• **Work to be completed**
Restate, word for word, every line of the data.

*** Collected material

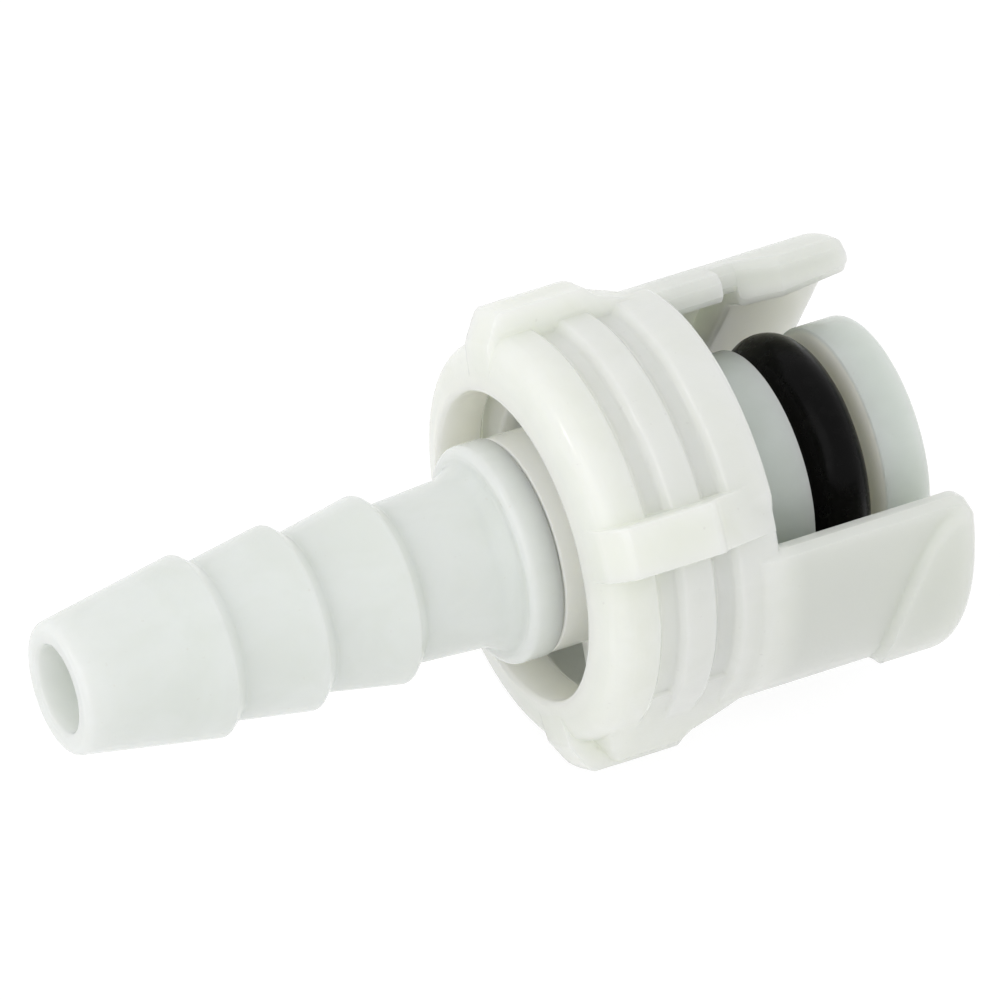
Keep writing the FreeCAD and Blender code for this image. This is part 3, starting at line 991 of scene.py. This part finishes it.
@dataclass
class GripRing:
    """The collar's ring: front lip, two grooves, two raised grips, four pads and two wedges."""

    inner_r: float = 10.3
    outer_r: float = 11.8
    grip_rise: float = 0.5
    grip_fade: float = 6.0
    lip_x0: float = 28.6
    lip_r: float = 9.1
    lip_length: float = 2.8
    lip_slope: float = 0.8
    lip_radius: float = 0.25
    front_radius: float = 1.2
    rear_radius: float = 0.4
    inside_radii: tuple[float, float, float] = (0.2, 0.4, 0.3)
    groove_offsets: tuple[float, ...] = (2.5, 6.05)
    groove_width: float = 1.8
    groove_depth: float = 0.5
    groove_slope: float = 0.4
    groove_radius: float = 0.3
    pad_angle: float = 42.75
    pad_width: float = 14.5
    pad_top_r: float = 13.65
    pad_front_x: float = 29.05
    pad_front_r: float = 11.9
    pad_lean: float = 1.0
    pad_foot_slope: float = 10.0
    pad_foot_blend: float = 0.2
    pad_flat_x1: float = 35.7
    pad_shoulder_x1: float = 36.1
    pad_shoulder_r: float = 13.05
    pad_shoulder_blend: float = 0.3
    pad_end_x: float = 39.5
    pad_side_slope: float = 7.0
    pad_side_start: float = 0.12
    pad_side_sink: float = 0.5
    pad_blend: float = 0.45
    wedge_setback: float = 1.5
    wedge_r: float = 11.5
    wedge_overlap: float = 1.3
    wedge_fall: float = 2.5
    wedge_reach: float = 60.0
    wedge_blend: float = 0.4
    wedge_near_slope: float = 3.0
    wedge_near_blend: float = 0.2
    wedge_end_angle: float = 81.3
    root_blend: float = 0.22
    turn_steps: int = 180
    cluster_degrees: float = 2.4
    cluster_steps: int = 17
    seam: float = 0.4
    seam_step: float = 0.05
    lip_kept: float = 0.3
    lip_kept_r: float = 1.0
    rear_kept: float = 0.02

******

• **Task output**
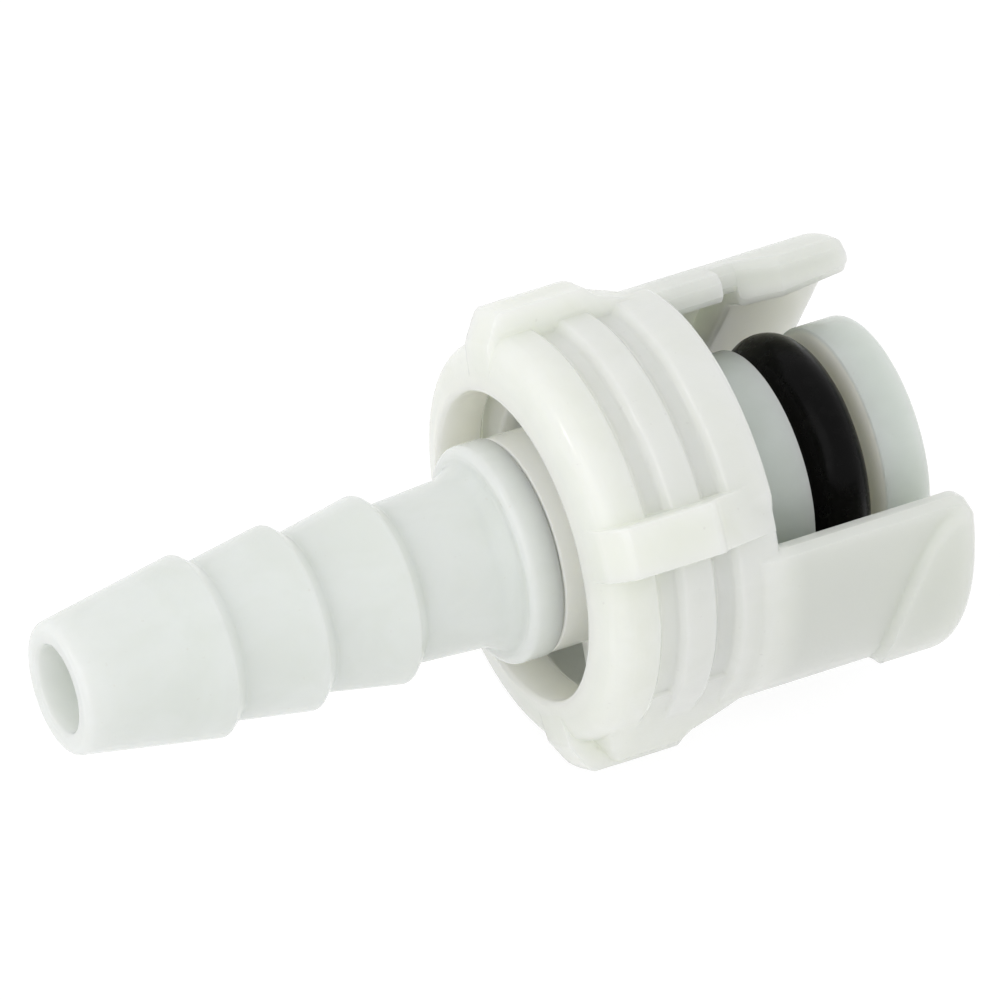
Keep writing the FreeCAD and Blender code for this image. This is part 3, starting at line 991 of scene.py. This part finishes it.
@dataclass
class GripRing:
    """The collar's ring: front lip, two grooves, two raised grips, four pads and two wedges."""

    inner_r: float = 10.3
    outer_r: float = 11.8
    grip_rise: float = 0.5
    grip_fade: float = 6.0
    lip_x0: float = 28.6
    lip_r: float = 9.1
    lip_length: float = 2.8
    lip_slope: float = 0.8
    lip_radius: float = 0.25
    front_radius: float = 1.2
    rear_radius: float = 0.4
    inside_radii: tuple[float, float, float] = (0.2, 0.4, 0.3)
    groove_offsets: tuple[float, ...] = (2.5, 6.05)
    groove_width: float = 1.8
    groove_depth: float = 0.5
    groove_slope: float = 0.4
    groove_radius: float = 0.3
    pad_angle: float = 42.75
    pad_width: float = 14.5
    pad_top_r: float = 13.65
    pad_front_x: float = 29.05
    pad_front_r: float = 11.9
    pad_lean: float = 1.0
    pad_foot_slope: float = 10.0
    pad_foot_blend: float = 0.2
    pad_flat_x1: float = 35.7
    pad_shoulder_x1: float = 36.1
    pad_shoulder_r: float = 13.05
    pad_shoulder_blend: float = 0.3
    pad_end_x: float = 39.5
    pad_side_slope: float = 7.0
    pad_side_start: float = 0.12
    pad_side_sink: float = 0.5
    pad_blend: float = 0.45
    wedge_setback: float = 1.5
    wedge_r: float = 11.5
    wedge_overlap: float = 1.3
    wedge_fall: float = 2.5
    wedge_reach: float = 60.0
    wedge_blend: float = 0.4
    wedge_near_slope: float = 3.0
    wedge_near_blend: float = 0.2
    wedge_end_angle: float = 81.3
    root_blend: float = 0.22
    turn_steps: int = 180
    cluster_degrees: float = 2.4
    cluster_steps: int = 17
    seam: float = 0.4
    seam_step: float = 0.05
    lip_kept: float = 0.3
    lip_kept_r: float = 1.0
    rear_kept: float = 0.02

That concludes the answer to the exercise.